L’incertitude a donc subsisté : la loi n’interdit pas expressément que, par avenant accepté formellement par le salarié, la durée du travail puisse atteindre, temporairement, la durée légale du travail, mais la sévérité de la jurisprudence passée de la Cour de cassation en la matière pouvait inciter à une certaine prudence (par exemple : contrat de travail à temps partiel requalifié en contrat de travail à temps complet lorsque l’exécution d’heures complémentaires a pour conséquence de porter la durée du travail au niveau de la durée légale, et ce même si cette durée est atteinte en application d’avenants temporaires au contrat de travail : Cass. soc., 24 mars 2010, n° 08-42.186 ; voir également Cass. soc., 12 mars 2014, n°12-15.014 : le dépassement de la durée légale pendant une durée d’un mois sur 8 années de relations contractuelles entraîne la requalification en temps plein).

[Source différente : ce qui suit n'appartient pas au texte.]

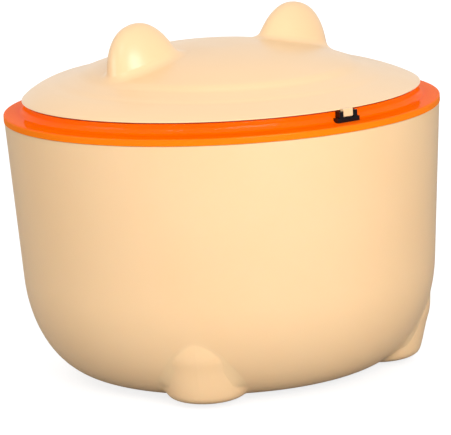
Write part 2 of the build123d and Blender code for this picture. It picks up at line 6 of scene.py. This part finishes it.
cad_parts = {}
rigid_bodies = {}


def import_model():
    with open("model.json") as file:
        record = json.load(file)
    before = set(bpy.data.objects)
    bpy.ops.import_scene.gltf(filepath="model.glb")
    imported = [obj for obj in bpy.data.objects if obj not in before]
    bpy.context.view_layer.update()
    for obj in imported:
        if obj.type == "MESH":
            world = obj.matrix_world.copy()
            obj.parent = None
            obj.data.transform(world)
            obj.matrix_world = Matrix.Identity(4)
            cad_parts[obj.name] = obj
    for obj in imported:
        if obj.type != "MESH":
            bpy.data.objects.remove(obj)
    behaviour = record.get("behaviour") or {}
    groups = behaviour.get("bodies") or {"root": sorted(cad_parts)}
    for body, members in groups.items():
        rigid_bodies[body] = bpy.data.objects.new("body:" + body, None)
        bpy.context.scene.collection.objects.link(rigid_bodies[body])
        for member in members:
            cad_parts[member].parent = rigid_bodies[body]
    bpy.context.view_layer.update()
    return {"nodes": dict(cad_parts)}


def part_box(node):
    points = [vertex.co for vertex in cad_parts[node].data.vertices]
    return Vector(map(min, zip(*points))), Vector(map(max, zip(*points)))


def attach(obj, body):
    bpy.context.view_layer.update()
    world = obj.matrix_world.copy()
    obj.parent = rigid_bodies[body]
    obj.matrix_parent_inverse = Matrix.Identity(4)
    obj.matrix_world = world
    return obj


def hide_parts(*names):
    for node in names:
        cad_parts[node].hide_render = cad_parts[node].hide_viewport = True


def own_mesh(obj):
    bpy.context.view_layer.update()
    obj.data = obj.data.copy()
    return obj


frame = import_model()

bpy.ops.object.select_all(action="DESELECT")

# ---- Tub -------------------------------------------------------------------------------
# One injection moulding in cream polypropylene with a satin, lightly sparked surface.
# The colour is a touch uneven, and the wall lets a little light into its skin. The gate
# that the plastic came through has left a small dimpled mark under the bottom.


def add_socket(group, way, kind, name, value=None):
    """One named input or output on a shader node group."""
    socket = group.interface.new_socket(name=name, in_out=way, socket_type=kind)
    if value is not None:
        socket.default_value = value
    return socket


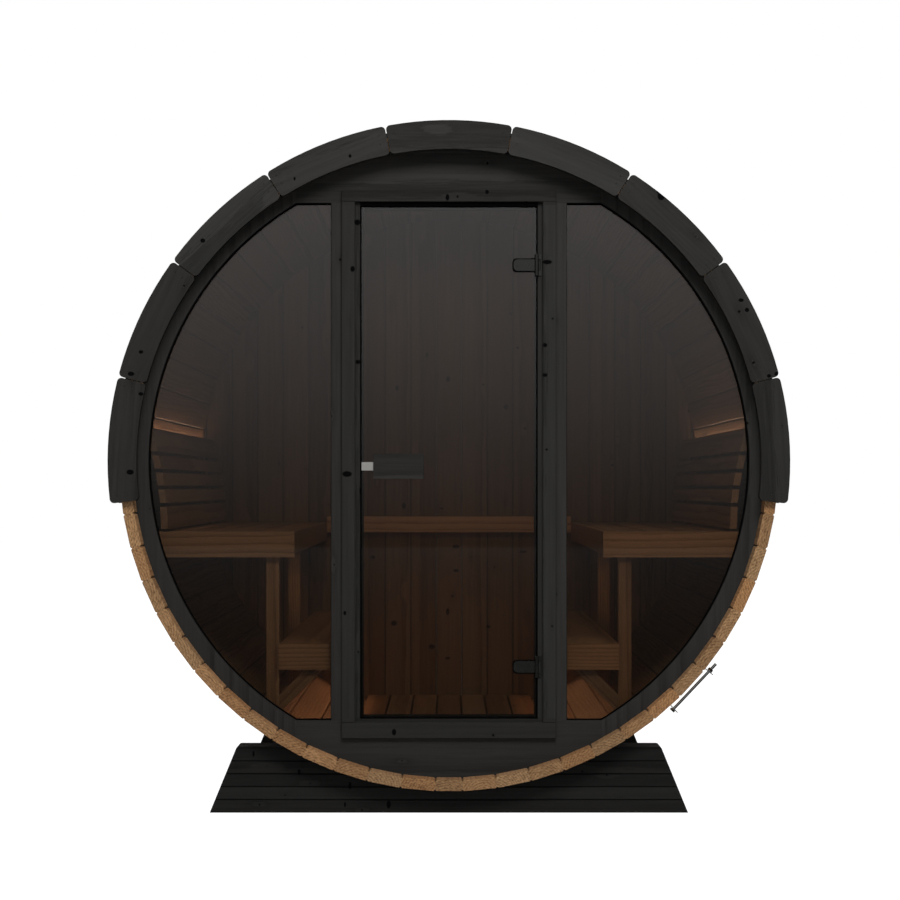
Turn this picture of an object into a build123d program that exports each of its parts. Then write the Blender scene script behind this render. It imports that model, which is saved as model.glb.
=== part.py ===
"""Barrel sauna: a lying wooden barrel on two cradles, with a glazed front and a glass door.

Millimetres. X is to the right of the door, Y runs from the front to the back and Z is up.
The origin lies on the ground, under the middle of the barrel.
"""

import os
from math import asin, cos, degrees, hypot, radians, sin, sqrt, tan

from build123d import *

os.makedirs("parts", exist_ok=True)

# Barrel shell
stave_outer = 1135.0            # centre of the barrel to the flat outer face of a stave
stave_thickness = 38.0
barrel_length = 2000.0
full_staves = 59                # one narrower stave at the bottom closes the ring
stave_angle = 6.02              # degrees that a full stave takes
stave_joint = 0.3               # open joint between two staves
stave_outer_bevel = 5.0
stave_inner_bevel = 5.0
tongue_width = 8.0
tongue_depth = 6.0
tongue_taper = 1.0
tongue_play = 0.3
staves_per_group = 10
croze_depth = 8.0               # groove in the staves that holds an end wall
seat_play = 0.3                 # what a seated piece keeps from its seat

# Ground and cradles
barrel_clear = 88.5             # ground to the underside of the lowest stave
cradle_height = 231.0
cradle_plank = 45.0
cradle_half_foot = 834.0
cradle_half_top = 739.0
cradle_depth = 95.0
cradle_inset = 80.0             # front of the barrel to the front of the cradle
cradle_corner = 12.0
plank_joint = 0.3
plank_bevel = 3.0
cradle_planks = 5

# Curved trim boards on both ends
trim_lap = 25.0                 # trim past the inner face of the staves
trim_rise = 35.6                # trim past the outer face of the staves
trim_thickness = 28.0
trim_boards = 9
trim_angle = 21.6
trim_gap = 3.0
trim_corner = 15.0

# Steel straps and their bolts
strap_thickness = 1.0
strap_width = 25.0
strap_inset = 50.0              # end of the barrel to the middle of the strap
strap_play = 0.2
ear_middle = 46.7               # degrees from the bottom, on the right side
ear_spread = 8.6                # degrees between the two ears
ear_height = 40.0
ear_thickness = 3.0
bolt_radius = 5.0
bolt_rise = 23.0                # bolt hole above the strap
bolt_end = 24.0                 # thread past the nut
bolt_hole_play = 0.6
nut_across = 17.0
nut_thickness = 8.0
washer_radius = 10.0
washer_thickness = 2.0

# Roof covering
roof_thickness = 8.0

# End walls
wall_inset = 62.0               # end of the barrel to the outer face of the wall
wall_thickness = 42.0
wall_board = 113.5
wall_bevel = 4.0
rail_height = 70.0
rail_depth = 45.0
rail_rise = 25.5                # top of the upper bench to the top of the rail
rail_bevel = 3.0

# Front windows
rim_width = 52.0                # inner face of the staves to a window
head_depth = 197.0              # inner face of the staves to the level edges of a window
pane_thickness = 8.0
pane_bite = 8.0                 # pane held in the groove round its opening
pane_play = 0.4
window_post = 64.0              # doorway to a window

# Doorway, its frame, stops and casing
doorway_step = 25.0             # doorway past the level edges of the windows
frame_half = 309.0              # clear half width between the frame posts
frame_post = 36.0
frame_head = 35.5
frame_sill = 30.5
stop_width = 12.0
stop_gap = 5.0                  # door pane to the stops
casing_thickness = 18.0
casing_bevel = 1.5
casing_width = 45.5
casing_head_height = 41.4
casing_sill_height = 55.0
side_reveal = 17.0              # frame that shows inside the casing
head_reveal = 12.1
sill_reveal = 10.5
joint_gap = 0.3                 # open joint between boards of one frame

# Door
door_gap = 5.5                  # door pane to its frame, all round
door_setback = 2.0              # wall face to the front of the door pane
handle_inset = 41.5             # free edge of the door pane to the handle
handle_length = 174.0
handle_height = 87.0
handle_rise = 995.0             # floor to the middle of the handle
handle_thickness = 22.0
latch_reach = 40.0
latch_height = 29.0
latch_thickness = 3.0
hinge_drop = 201.0              # top of the door pane to the middle of the upper hinge
hinge_rise = 176.0              # foot of the door pane to the middle of the lower hinge
hinge_offset = 1.5              # hinged edge of the door pane to the pin
hinge_front = 8.0               # wall face to the hinge pin, outwards
clamp_length = 80.0
clamp_height = 40.0
clamp_thickness = 6.0
clamp_corner = 14.0
knuckle_radius = 7.0
knuckle_height = 74.0
knuckle_gap = 0.5
pin_radius = 3.0
pin_play = 0.2
leaf_thickness = 4.0
leaf_reach = 17.0

# Floor
floor_rise = 86.0               # lowest inner face of the staves to the top of the floor
floor_slat_width = 98.0
floor_slat_gap = 5.2
floor_slat_thickness = 22.0
floor_slat_bevel = 2.0
floor_end_gap = 12.0
floor_bearers = 4
bearer_end_inset = 28.0         # edge of the floor to the end of a bearer
bearer_width = 45.0

# Benches, given on the left side and mirrored
bench_front_gap = 11.0          # front wall to the bench
bench_fascia = 90.0
board_thickness = 26.0
upper_height = 766.5            # floor to the upper bench
upper_inner = 541.0             # middle of the room to the upper bench
lower_height = 372.0
lower_inner = 385.0
seat_slat_gap = 10.0
upper_slats = 4
lower_slats = 1
bench_side = 78.0               # height of the board along the inner side of a bench
leg_width = 45.0
leg_inset = 56.0                # inner edge of the upper bench to its legs
second_leg = 946.0              # front wall to the second leg of each side
brace_drop = 181.7              # lower seat to where a brace meets its leg
bearer_height = 45.0

# Backrests
backrest_rise = 9.5             # bench to the foot of the backrest
backrest_foot_gap = 86.0        # staves to the foot of the backrest face
backrest_heights = (77.5, 47.0, 45.0, 46.5, 82.0)
backrest_leans = (2.0, 7.0, 10.0, 13.0, 13.0)
backrest_joint = 14.0
backrest_thickness = 24.0
backrest_end_gap = 40.0
post_width = 45.0
post_depth = 22.0
post_inset = 300.0              # end of the backrest to its posts
backrest_post_count = 2

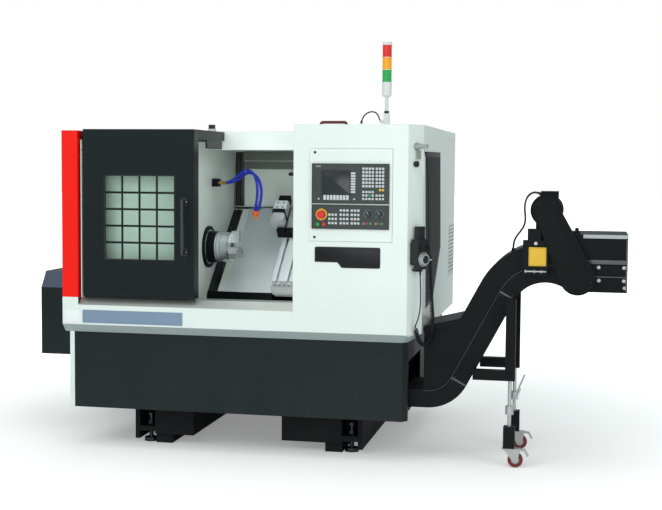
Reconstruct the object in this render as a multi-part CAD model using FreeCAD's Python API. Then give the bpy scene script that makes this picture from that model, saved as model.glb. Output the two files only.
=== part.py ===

La Cour de cassation tranche pour la première fois cette question de façon claire

Dans un arrêt du 21 septembre 2022 (Cass. soc., 21 septembre 2022, n°20-10.701), la Cour de cassation tranche de façon claire cette question, pour la première fois depuis l’entrée en vigueur de la loi de 2013. Elle estime que la conclusion d’un avenant de complément d’heures à un contrat de travail à temps partiel, en application d’une convention ou d’un accord collectif étendu (en l’espèce, l’article 6.2.5.2 de la convention collective nationale des entreprises de propreté et services associés) conclu en application des dispositions légales, ne peut pas avoir pour effet de porter la durée du travail convenue à un niveau égal à la durée légale du travail ou à la durée fixée conventionnellement.